What the exercise asks:
Copy exactly the lines from the one containing "What three.js module" through the one containing "const BODY_MID_Y = 0;", both included, and nothing else.

--- Begin Dataset extract ---

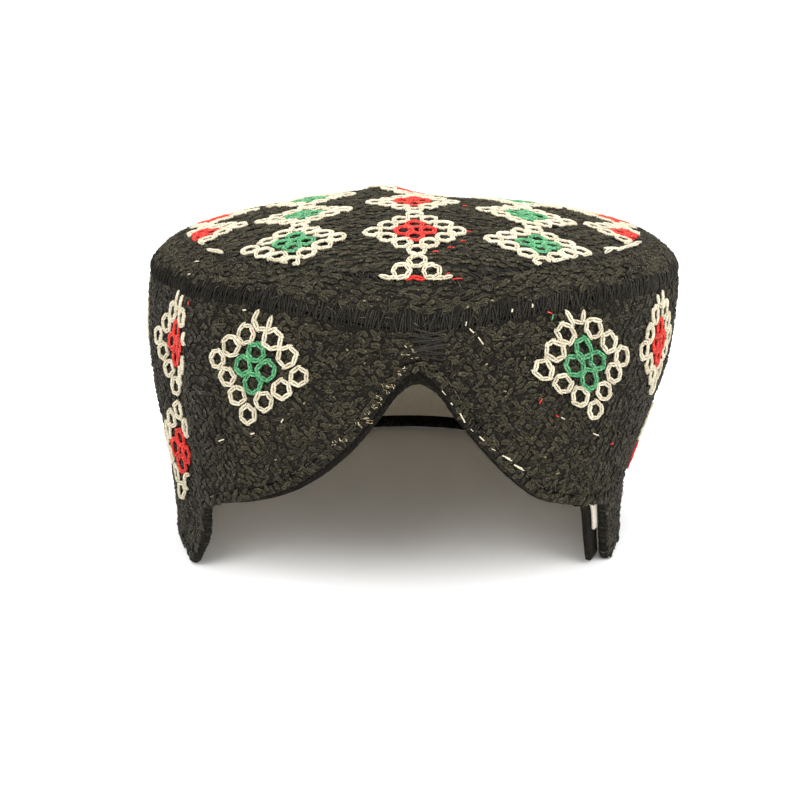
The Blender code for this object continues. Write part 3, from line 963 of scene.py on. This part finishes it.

--- End Dataset extract ---
--- Begin Dataset extract ---

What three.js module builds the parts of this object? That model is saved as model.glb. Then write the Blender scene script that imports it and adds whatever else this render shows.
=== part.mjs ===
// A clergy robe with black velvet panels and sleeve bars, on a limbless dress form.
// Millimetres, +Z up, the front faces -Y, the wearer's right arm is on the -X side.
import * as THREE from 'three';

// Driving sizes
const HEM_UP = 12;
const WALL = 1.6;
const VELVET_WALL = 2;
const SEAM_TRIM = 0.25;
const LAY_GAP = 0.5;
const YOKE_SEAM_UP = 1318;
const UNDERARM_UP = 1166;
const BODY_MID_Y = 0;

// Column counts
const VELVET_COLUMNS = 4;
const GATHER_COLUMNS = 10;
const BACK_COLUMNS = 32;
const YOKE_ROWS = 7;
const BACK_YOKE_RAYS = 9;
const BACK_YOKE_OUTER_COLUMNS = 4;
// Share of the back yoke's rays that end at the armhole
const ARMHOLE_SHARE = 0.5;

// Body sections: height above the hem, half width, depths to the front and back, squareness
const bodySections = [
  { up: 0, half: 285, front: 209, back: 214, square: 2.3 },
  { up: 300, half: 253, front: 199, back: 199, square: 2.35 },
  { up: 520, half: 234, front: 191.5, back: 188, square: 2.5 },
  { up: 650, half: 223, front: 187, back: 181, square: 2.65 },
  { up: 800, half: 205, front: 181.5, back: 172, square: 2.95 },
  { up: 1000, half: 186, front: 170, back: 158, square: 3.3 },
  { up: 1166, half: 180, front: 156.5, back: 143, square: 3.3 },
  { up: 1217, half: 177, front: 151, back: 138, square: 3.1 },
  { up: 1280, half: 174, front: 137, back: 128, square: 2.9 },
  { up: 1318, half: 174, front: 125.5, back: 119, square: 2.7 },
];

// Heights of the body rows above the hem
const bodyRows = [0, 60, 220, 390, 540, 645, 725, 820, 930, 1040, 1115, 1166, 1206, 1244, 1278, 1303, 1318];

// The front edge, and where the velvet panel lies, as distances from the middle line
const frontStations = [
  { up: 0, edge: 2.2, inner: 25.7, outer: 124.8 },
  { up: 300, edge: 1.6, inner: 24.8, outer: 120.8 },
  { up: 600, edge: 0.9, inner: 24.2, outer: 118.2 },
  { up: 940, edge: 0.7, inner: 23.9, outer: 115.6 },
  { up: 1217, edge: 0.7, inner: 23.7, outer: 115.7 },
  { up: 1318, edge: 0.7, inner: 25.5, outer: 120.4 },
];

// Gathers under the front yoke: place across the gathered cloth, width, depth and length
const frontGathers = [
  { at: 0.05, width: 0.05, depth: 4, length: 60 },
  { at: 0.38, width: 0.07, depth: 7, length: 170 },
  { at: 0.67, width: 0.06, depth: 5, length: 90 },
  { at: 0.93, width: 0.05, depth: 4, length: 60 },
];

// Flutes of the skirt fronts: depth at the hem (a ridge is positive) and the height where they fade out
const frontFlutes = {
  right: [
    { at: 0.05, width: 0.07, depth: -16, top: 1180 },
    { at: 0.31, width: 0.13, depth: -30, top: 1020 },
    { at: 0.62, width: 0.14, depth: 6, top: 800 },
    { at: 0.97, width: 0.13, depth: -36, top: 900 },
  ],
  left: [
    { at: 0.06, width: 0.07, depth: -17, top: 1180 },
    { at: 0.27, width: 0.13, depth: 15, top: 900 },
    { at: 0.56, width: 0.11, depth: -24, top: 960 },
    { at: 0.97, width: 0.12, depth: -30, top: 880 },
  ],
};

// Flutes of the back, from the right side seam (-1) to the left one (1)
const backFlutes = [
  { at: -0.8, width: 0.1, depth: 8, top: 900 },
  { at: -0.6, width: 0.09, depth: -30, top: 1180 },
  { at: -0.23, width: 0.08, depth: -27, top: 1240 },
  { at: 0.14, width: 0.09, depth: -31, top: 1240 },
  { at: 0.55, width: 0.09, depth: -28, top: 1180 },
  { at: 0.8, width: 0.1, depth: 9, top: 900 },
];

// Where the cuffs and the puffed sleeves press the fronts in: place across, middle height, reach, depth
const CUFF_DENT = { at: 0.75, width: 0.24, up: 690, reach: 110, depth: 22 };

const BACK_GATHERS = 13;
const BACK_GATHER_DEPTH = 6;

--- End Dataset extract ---

Expected answer:
What three.js module builds the parts of this object? That model is saved as model.glb. Then write the Blender scene script that imports it and adds whatever else this render shows.
=== part.mjs ===
// A clergy robe with black velvet panels and sleeve bars, on a limbless dress form.
// Millimetres, +Z up, the front faces -Y, the wearer's right arm is on the -X side.
import * as THREE from 'three';

// Driving sizes
const HEM_UP = 12;
const WALL = 1.6;
const VELVET_WALL = 2;
const SEAM_TRIM = 0.25;
const LAY_GAP = 0.5;
const YOKE_SEAM_UP = 1318;
const UNDERARM_UP = 1166;
const BODY_MID_Y = 0;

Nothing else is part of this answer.